Interviews with other transferees follow. On the fourth day of the campaign, the screen offers an extensive tour of the interior of 158, showing the ultramodern conveniences it will offer. Thermal irrigation for everybody, superspeed liftshafts and dropshafts, three-wall screens, a novel programing system for delivery of meals from the central kitchens, and many other wonders, representing the finest examples of urban progress. The number of volunteers for transfer is up now to 914.

Perhaps, Aurea thinks giddily, they will fill the entire quota with volunteers.

Memnon says, “The figure is fake. Siegmund tells me they’ve got only ninety-one volunteers so far.”

“Then why—”

“To encourage the others.”

In the second week, the transmissions dealing with the new building now indicate that the number of volunteers has leveled off at 1,060. Siegmund admits privately that the actual figure is somewhat less than this, although surprisingly not much less. Few additional volunteers are expected. The screen begins gently to introduce the possibility that conscription of transferees will be necessary. Two management men from Louisville and a pair of helix adjusters from Chicago are shown discussing the need for a proper genetic mix at the new building. A moral. engineer from Shanghai speaks about the importance of being blessworthy under all circumstances. It is blessworthy to obey the divine plan and its representatives on Earth, he says. God is your friend and will not harm you. God loves the blessworthy. The quality of life in Urbmon 158 will be diminished if its initial population does not reach planned levels. This would be a crime against those who have volunteered to go to 158. A crime against your fellow man is a crime against god, and who wants to injure him ? Therefore it is each man’s duty to society to accept transfer if transfer is offered.
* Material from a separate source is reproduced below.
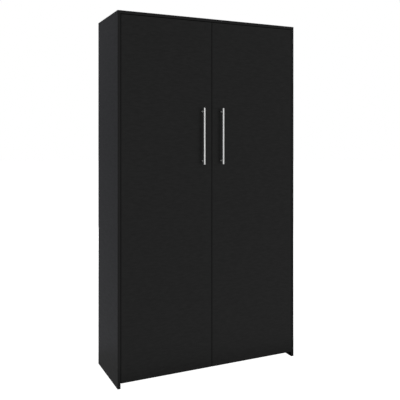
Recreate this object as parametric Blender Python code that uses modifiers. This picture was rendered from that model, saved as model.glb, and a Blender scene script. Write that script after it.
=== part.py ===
"""A two-door shoe cabinet, 1.84 m tall and 1.02 m wide: a flat-pack case of 15 mm laminated board that
stands on its side panels, with a centre partition, twelve shelves, two inset doors on concealed cup
hinges, and a round bar handle on each door.

Metres, +Z up. The doors face -Y and the left side is at -X. The origin is on the floor, under the
middle of the whole cabinet, handles included. Depths into the cabinet are counted from the plane of
the doors' outer faces, and "inwards" on a door is counted from its hinge edge.
"""

import math

import bmesh
import bpy
from mathutils import Matrix, Vector

# Case
WIDTH = 1.018
HEIGHT = 1.840
SIDE_DEPTH = 0.355
BOARD = 0.015
EDGE_ROUND = 0.0006
FIT = 0.0003  # left between pieces that touch

# Doors
DOOR_SIDE_GAP = 0.0025
DOOR_MIDDLE_GAP = 0.003
DOOR_TOP_GAP = 0.003
DOOR_BOTTOM = 0.026

# Inside
BOTTOM_UNDERSIDE = 0.030
BOTTOM_SETBACK = 0.024
PARTITION_SETBACK = 0.0165
SHELF_SETBACK = 0.030
SHELF_REAR_GAP = 0.002
SHELF_END_GAP = 0.0008
SHELVES_PER_SIDE = 6
LOWEST_SPACE = 0.242
SHELF_PITCH = 8 * 0.032  # eight holes of the 32 mm row

# Back
SHEET = 0.003
SHEET_INSET = 0.002
SHEET_PART = 0.0024  # between the two sheets
STRIP_FLANGE = 0.0014
STRIP_WIDTH = 0.018
STRIP_WEB = 0.0018

# Handles
BAR_RADIUS = 0.005
BAR_LENGTH = 0.292
BAR_CHAMFER = 0.0006
STANDOFF = 0.025  # door face to bar centre
POST_SPACING = 0.256
POST_RADIUS = 0.004
POST_BORE_RADIUS = 0.0023
POST_BORE_DEPTH = 0.010
HANDLE_HEIGHT = 1.2287
HANDLE_FROM_MIDDLE = 0.0545
SCREW_RADIUS = 0.002
SCREW_LENGTH = 0.0235
SCREW_HEAD_RADIUS = 0.004
SCREW_HEAD = 0.0024
SCREW_HEAD_CURVE = [(1.0, 0.4), (0.8, 0.85), (0.4, 1.0)]  # parts of the head's radius and height
DOOR_HOLE_RADIUS = 0.0024

# Hinges: the pin's centre and the cup, inwards from the door's edge and deep from its face
PIN_IN = 0.0135
PIN_DEEP = 0.0073
PIN_RADIUS = 0.0014
PIN_LENGTH = 0.0248
HINGE_FROM_DOOR_END = 0.100
CUP_IN = 0.022
CUP_BORE_RADIUS = 0.0175
CUP_BORE_DEPTH = 0.012
CUP_WALL = 0.001
CUP_FLOOR = 0.0007
CUP_RIM_RADIUS = 0.0195
CUP_RIM = 0.001
WING_LENGTH = 0.062
WING_WIDTH = 0.013
WING_OFFSET = 0.0055  # wing's middle from the cup's, away from the hinge edge
KNUCKLE_RADIUS = 0.0029
ARM_WIDTH = 0.013
ARM_STRIP = 0.0026
ARM_BEND = 0.0032
ARM_RISE_IN = 0.0312  # the part of the arm that climbs out of the cup
ARM_RISE_START = 0.0137
ARM_RISE_END = 0.0268
ARM_TURN_END = 0.0286  # where the arm has come back over the plate
CHEEK_CLEARANCE = 0.0004
PLATE_DEEP = 0.037  # door plane to the plate's screws
PLATE_BASE = 0.002
PLATE_BASE_HEIGHT = 0.052
PLATE_BASE_WIDTH = 0.014
RIDGE_HEIGHT = 0.010
RIDGE_TOP = 0.003  # inwards from the door's edge
RIDGE_START = 0.031
RIDGE_END = 0.071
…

Next there is an interview with Kimon and Freya Kurtz, ages fourteen and thirteen, from a dorm in Bombay. Recently married. They are not about to volunteer, they admit, but they wouldn’t mind being conscripted. “The way we look at it,” Kimon Kurtz declares, “it could be a great opportunity. I mean, once we have some children, we’d be able to find top status for them right away. It’s a brand new world over there — no limits on how fast you can rise, no one in the way. The readjustment of going over would be a little nudgy at first, but we’d be jumping soon enough. And we’d know that our littles wouldn’t have to enter a dorm when they got old enough to marry. They could get rooms of their own without waiting, even before they had littles too. So even though we’re not eager to leave our friends and all, we’re ready to go if the wheel points to us.” Freya Kurtz, ecstatic, breathless, says, “Yes. That’s right.”

The softening-up process continues with an account of how the conscriptees will be chosen: 3,878 in all, no more than 200 from any one city or thirty from any one dorm. The pool of eligibles consists of married men and women between the ages of twelve and seventeen who have no children, a current pregnancy not being counted as a child. Selection will be by random lot.